Die albanisch-nationalistische Partei Vetëvendosje macht im Kosovo gegen das Abkommen mit Serbien mobil, das am 25. August geschlossen wurde. Es geht um die Bildung eines Verbands serbischer Gemeinden im Kosovo. Der stellvertretende Parteichef Albin Kurti, der im Jahr 2000 in Serbien im Gefängnis saß, betreibt seit Jahren Radikalopposition im Kosovo. Er wurde nun verhaftet, weil er vergangenen Donnerstag gemeinsam mit anderen Oppositionsabgeordneten Tränengas im Parlament eingesetzt hat. Kurti verlangt, dass Premier Isa Mustafa seine Unterschrift unter dem Abkommen mit Serbien zurückzieht.

Nachdem Kurti wegen des Tränengaseinsatzes verhaftet wurde, griffen Vetëvendosje-Anhänger Montagnacht eine Polizeistation in der Hauptstadt Prishtina an. 15 Personen wurden in Auseinandersetzungen mit der Polizei verletzt. Kurti wurde wieder freigelassen und schloss sich danach den Demonstranten an, die vor dem Parlament protestierten. Ein paar Tage zuvor hatten Vetëvendosje-Abgeordnete mit Eiern geworfen und mit einem Sitzstreik die Arbeit des Parlaments blockiert.

Machtkampf im Hintergrund

Im Hintergrund geht es auch um einen Machtkampf ehemaliger Mitglieder der Kosovo-Befreiungsarmee UÇK. Die Oppositionsparteien Vetëvendosje, Nisma und AAK, die allesamt Verbindungen zur ehemaligen UÇK haben, bekämpfen offensiv die Regierungspartei PDK von Ex-Premier Hashim Thaçi, die ebenfalls aus dem UÇK-Lager kommt.

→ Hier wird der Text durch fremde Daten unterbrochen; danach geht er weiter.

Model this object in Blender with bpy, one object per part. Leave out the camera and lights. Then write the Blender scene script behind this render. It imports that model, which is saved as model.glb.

Insbesondere der AAK-Chef und ehemalige UÇK-Führer Ramush Haradinaj befindet sich in einem erbitterten Streit mit Thaçi, weil er sich nach seiner Freilassung in Den Haag im Jahr 2012 erhofft hatte, selbst Premier zu werden. Haradinaj kündigte nun an, dass die Tränengasattacke im Parlament "erst der Anfang" und "trivial" gewesen sei. Haradinaj gilt als äußerst brutal. Er hat insbesondere Einfluss in der Region Dukagjini. Ehemalige UÇK-Führer wie er haben zudem Angst, dass sie vor dem neuen Kriegsverbrechertribunal landen könnten, das die USA und die EU gefordert haben. Thaçis PDK hatte nach langen Widerständen das Tribunal befürwortet, die Opposition war strikt dagegen.

Verband serbischer Gemeinden

Die Vetëvendosje wiederum, die für ein "Großalbanien" eintritt, fürchtet, dass der Verband der serbischen Gemeinden im Kosovo ähnlich wie die Republika Srpska in Bosnien-Herzegowina gegen den gemeinsamen Staat agieren könnte. Vetëvendosje hat viele Anhänger unter jungen albanischen Kosovaren. Vor der Unabhängigkeitserklärung des Kosovo stand Kurti wegen seiner radikalnationalistischen Positionen monatelang unter Hausarrest. Die Internationale Gemeinschaft mied den Aktivisten.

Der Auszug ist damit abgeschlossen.